---------- Recorded information ----------

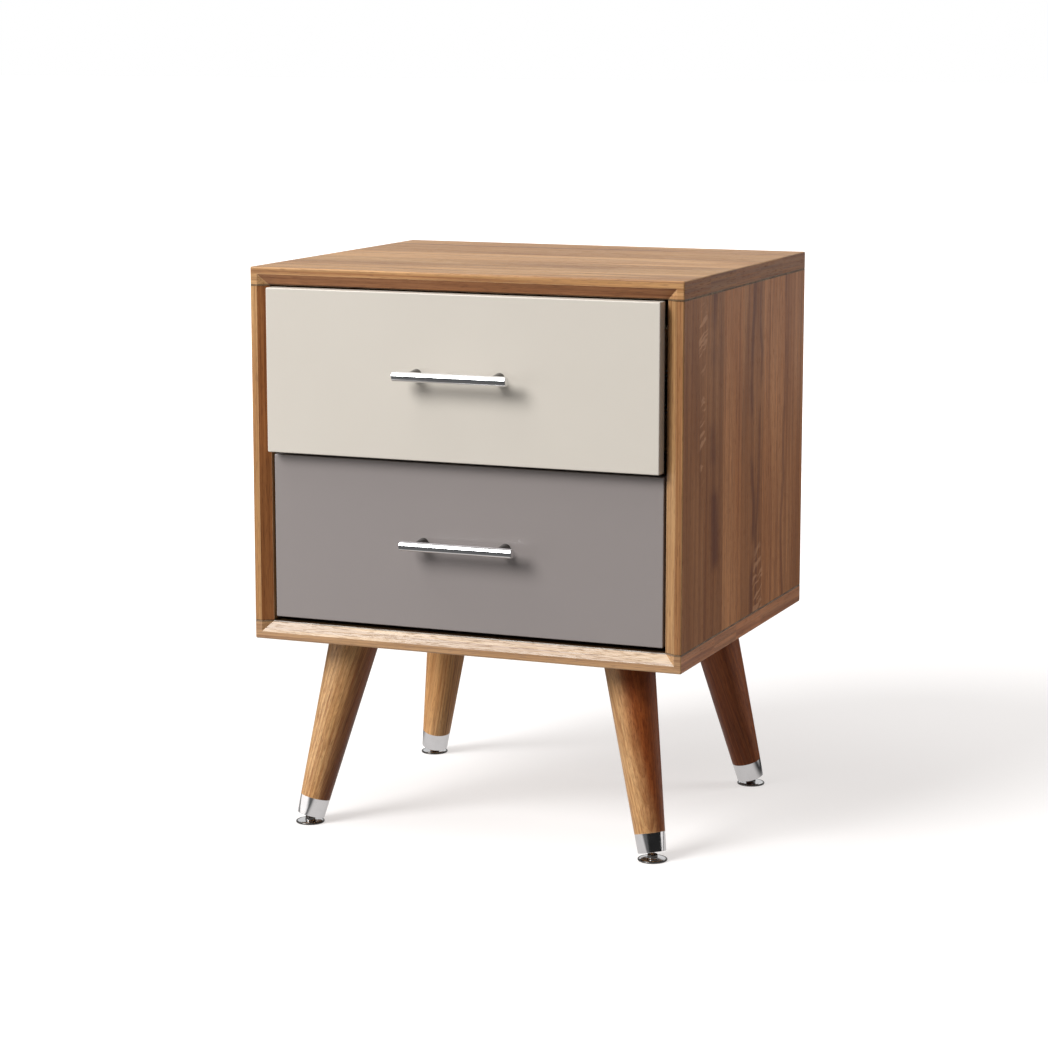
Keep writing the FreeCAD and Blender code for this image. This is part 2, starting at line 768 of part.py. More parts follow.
def drawer_box(name, drawer):
    """The plywood box behind the front: two sides, an inner front, a back and a floor in grooves."""
    for side, sign in SIDES.items():
        low_x = f"{sign} * {BOX_WIDTH} / 2 - dim.box_board * {(sign + 1) // 2}"
        size = ("dim.box_board", "dim.box_depth", "dim.box_height")
        wall = box_wall(f"{name}_box_{side}", drawer, (low_x, "0", "dim.box_rise"), size)
        hole_x = f"{sign} * ({BOX_WIDTH} / 2 - {SLIDE_SCREW_IN_WOOD})"
        for row in SLIDE_SCREW_ROWS:
            at = (hole_x, f"dim.slide_setback + {row}", "dim.slide_rise")
            drill(wall, at, ("0", f"{sign} * 90", "0"), "dim.screw_radius", SLIDE_SCREW_IN_WOOD)
    cross_size = (BOX_INSIDE, "dim.box_board", "dim.box_height")
    low_x = f"-{BOX_INSIDE} / 2"
    back_y = "dim.box_depth - dim.box_board"
    inner_front = box_wall(f"{name}_box_front", drawer, (low_x, "0", "dim.box_rise"), cross_size)
    box_wall(f"{name}_box_back", drawer, (low_x, back_y, "dim.box_rise"), cross_size)
    for x, z in front_screw_places() + [(x, handle_height(drawer)) for x in handle_xs()]:
        drill(inner_front, (x, "0", z), ALONG_Y, "dim.screw_radius", "dim.box_board")
    floor = new_body(f"{name}_box_floor", drawer_frame(drawer))
    block(floor, *BOX_FLOOR)


def drawer_screws(name, drawer):
    """The screws inside the box: two into the handle's posts, four into the front board."""
    toward_front = ("0", "0", "90")
    head = ("dim.screw_head_radius", "dim.screw_head_height")
    handle_shank = ("dim.screw_radius", HANDLE_SCREW_LENGTH)
    front_shank = ("dim.screw_radius", "dim.front_screw_length")
    into_handle = [
        screw((x, "dim.box_board", handle_height(drawer)), toward_front, *handle_shank, *head)
        for x in handle_xs()
    ]
    into_front = [
        screw((x, "dim.box_board", z), toward_front, *front_shank, *head) for x, z in front_screw_places()
    ]
    group(f"{name}_handle_screws", into_handle, drawer_frame(drawer))
    group(f"{name}_front_screws", into_front, drawer_frame(drawer))


def handle(name, drawer):
    """A round bar on two posts that widen towards the front board, screwed on from inside the drawer."""
    bar_y = "-dim.front_board - dim.bar_reach"
    bar_start = ("-dim.bar_length / 2", bar_y, handle_height(drawer))
    bar = new_body(f"{name}_handle_bar", drawer_frame(drawer))
    rod(bar, bar_start, ALONG_X, "dim.bar_radius", "dim.bar_length")
    ease(bar, "Chamfer", "dim.bar_chamfer", lambda edge: len(edge.Vertexes) == 1)
    posts = []
    for x in handle_xs():
        foot = (x, "-dim.front_board", handle_height(drawer))
        toward_front = ("0", "0", "90")
        shank = bind(
            doc.addObject("Part::Cone", "Post"),
            Radius1="dim.post_foot_radius",
            Radius2="dim.post_radius",
            Height="dim.bar_reach",
        )
        place(shank, foot, toward_front)
        seat = pin("dim.bar_radius", "dim.bar_length", bar_start, ALONG_X)
        bore = pin("dim.screw_radius", "dim.screw_in_post", foot, toward_front)
        posts.append(boolean("Cut", boolean("Cut", shank, seat), bore))
    group(f"{name}_handle_posts", posts, drawer_frame(drawer))


# ---- the whole nightstand ----------------------------------------------------------------------------

case_boards()
case_dowels()
back_board()
for corner in CORNERS:
    leg(corner)
    ferrule(corner)
    glide(corner)
leg_fastenings()
case_rail_screws()
for name, drawer in DRAWERS.items():
    for side, sign in SIDES.items():
        slide(name, drawer, side, sign)
    ball_cages(name, drawer)
    rail_screws(name, drawer)
    drawer_front(name, drawer)
    drawer_box(name, drawer)
    drawer_screws(name, drawer)
    handle(name, drawer)

doc.recompute()
failed = [item.Label for item in doc.Objects if {"Invalid", "Error"} & set(item.State)]
if failed:
    raise RuntimeError(f"these objects did not compute: {failed}")
for item in kept:
    if item.Shape.isNull() or not item.Shape.isValid():
        raise RuntimeError(f"{item.Label} has no valid shape")

os.makedirs("parts", exist_ok=True)
for item in kept:
    item.Shape.exportStep(f"parts/{item.Label}.step")
print(len(kept), "sub-parts")
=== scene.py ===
import json
import math

import bmesh
import bpy
from mathutils import Matrix, Vector


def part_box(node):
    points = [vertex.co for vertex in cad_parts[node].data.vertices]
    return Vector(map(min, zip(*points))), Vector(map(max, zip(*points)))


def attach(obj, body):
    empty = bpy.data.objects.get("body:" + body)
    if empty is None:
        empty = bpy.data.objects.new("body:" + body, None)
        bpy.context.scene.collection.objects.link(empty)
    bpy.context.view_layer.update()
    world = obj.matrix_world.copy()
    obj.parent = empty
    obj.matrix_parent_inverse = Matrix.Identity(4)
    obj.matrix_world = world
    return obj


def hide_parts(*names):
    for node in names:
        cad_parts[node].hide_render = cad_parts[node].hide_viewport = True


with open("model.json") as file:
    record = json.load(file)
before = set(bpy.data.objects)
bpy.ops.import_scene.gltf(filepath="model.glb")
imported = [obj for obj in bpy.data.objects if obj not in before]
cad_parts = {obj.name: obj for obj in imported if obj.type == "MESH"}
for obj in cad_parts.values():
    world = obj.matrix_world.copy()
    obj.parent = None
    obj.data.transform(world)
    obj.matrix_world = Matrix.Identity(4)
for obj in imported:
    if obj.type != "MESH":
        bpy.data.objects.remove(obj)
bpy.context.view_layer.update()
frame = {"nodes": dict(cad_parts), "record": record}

# The nightstand's looks, in metres, in the row frame: +Z up, the drawers face -Y.

NODES = frame["nodes"]
RECORD = frame["record"]
CORNERS = ("front_left", "front_right", "back_left", "back_right")
DRAWERS = ("upper", "lower")

# How squarely a surface has to face along an axis to count as facing that way.
FACES_SHARE = 0.6

scene = bpy.context.scene
scene.view_settings.view_transform = "Standard"


def body_of_node(node):
    """The name of the body that a CAD node rides on."""
    for body, members in RECORD["behaviour"]["bodies"].items():
        if node in members:
            return body
    raise KeyError(node)


def middle(node):
    """The middle of a CAD node's box."""
    low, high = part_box(node)
    return (low + high) / 2


# ---- node trees --------------------------------------------------------------------------------------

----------

**Aim of the exercise**
The required output is an exact reproduction of the lines starting at the one that contains "doc.recompute()" and ending at the one that contains "before = set(bpy.data.objects)". Both boundary lines belong to it.

**The reply**
doc.recompute()
failed = [item.Label for item in doc.Objects if {"Invalid", "Error"} & set(item.State)]
if failed:
    raise RuntimeError(f"these objects did not compute: {failed}")
for item in kept:
    if item.Shape.isNull() or not item.Shape.isValid():
        raise RuntimeError(f"{item.Label} has no valid shape")

os.makedirs("parts", exist_ok=True)
for item in kept:
    item.Shape.exportStep(f"parts/{item.Label}.step")
print(len(kept), "sub-parts")
=== scene.py ===
import json
import math

import bmesh
import bpy
from mathutils import Matrix, Vector


def part_box(node):
    points = [vertex.co for vertex in cad_parts[node].data.vertices]
    return Vector(map(min, zip(*points))), Vector(map(max, zip(*points)))


def attach(obj, body):
    empty = bpy.data.objects.get("body:" + body)
    if empty is None:
        empty = bpy.data.objects.new("body:" + body, None)
        bpy.context.scene.collection.objects.link(empty)
    bpy.context.view_layer.update()
    world = obj.matrix_world.copy()
    obj.parent = empty
    obj.matrix_parent_inverse = Matrix.Identity(4)
    obj.matrix_world = world
    return obj


def hide_parts(*names):
    for node in names:
        cad_parts[node].hide_render = cad_parts[node].hide_viewport = True


with open("model.json") as file:
    record = json.load(file)
before = set(bpy.data.objects)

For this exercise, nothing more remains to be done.